I love your editing style brithemathguy

This is also in the "école polytechnique de paris" oral exams (oraux X-ens analyse tome 1 pour les fr)

Wew lad solving that integral was a thrill ride

For the cos(a+b) you could Just segue that sin=cos because of the Same coefficent. Grest video

The solution for x^2 = 2 is +- root 2 and not just the positive. If the answer was carried out you'd end up with two answers, being the positive and negative version of the one you just got.

Eh, this integral had pretty much everything I hated about Calc II. And I loved i and iii.

Why wouldn't you use e to remove the natural logs and then put the natual logs back in after

What about the integral of cos(x)/(1+x^2) from 0 to 1?

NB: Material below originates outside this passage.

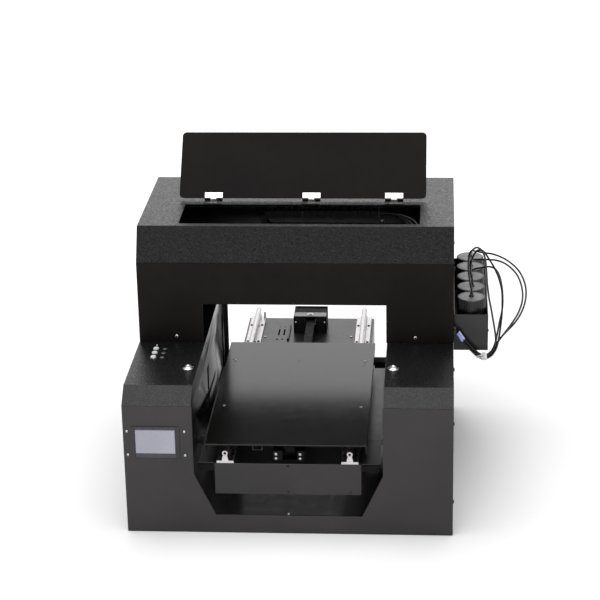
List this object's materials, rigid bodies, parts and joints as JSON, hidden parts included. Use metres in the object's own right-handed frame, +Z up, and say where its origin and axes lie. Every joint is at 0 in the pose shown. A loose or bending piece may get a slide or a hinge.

I did it by setting u=ln(1+x)

Thank you so much.👌

Compute the Integral x^2024/(x^2+1)^2023 dx

Thank you that was great :)

Smooth like butter, like a criminal undercover!

like a criminal, undercover

As a jee advanced aspirant, this problem seems so easy!

I wish I knew calculus so I could understand your integral videos, but I'm still years away

These videos need more comments!

2 min integral for all jee aspirants

this was one of the problems on the putnam

what was the little coefficient trick at 2:30? I don't think I was ever taught that in school

That was sick

Good one.

It's like you're the Bob Ross of mathematics

You should also show a plot of that function on that interval 😉

A nice formula for solving such type of integrals : integral from 0 to a of ln(1+ax)/(x^2 + 1) = 1/2 * arctan*a*ln(1+a^2)

Our teacher asked us this in highschool 💀

I did this with Feynman's technique, but for some reason I only see people solving it with trig subs. I don't have the harmonic addition formula memorized, I'm sorry!

Substitution x = (1-u)/(1+u) will work

is there any other way to solve it cause this suddenly became complicated

Why didn't we take the rule i.e∫ 0 to a f(x) =f(a-x) in the step of.∫ 0 to a ln(1+tanΘ) please clarify

we can make another substitution t=1-x/1+x

But can we say A=negative sqrt( 2) because negative sqrt 2 square is 2.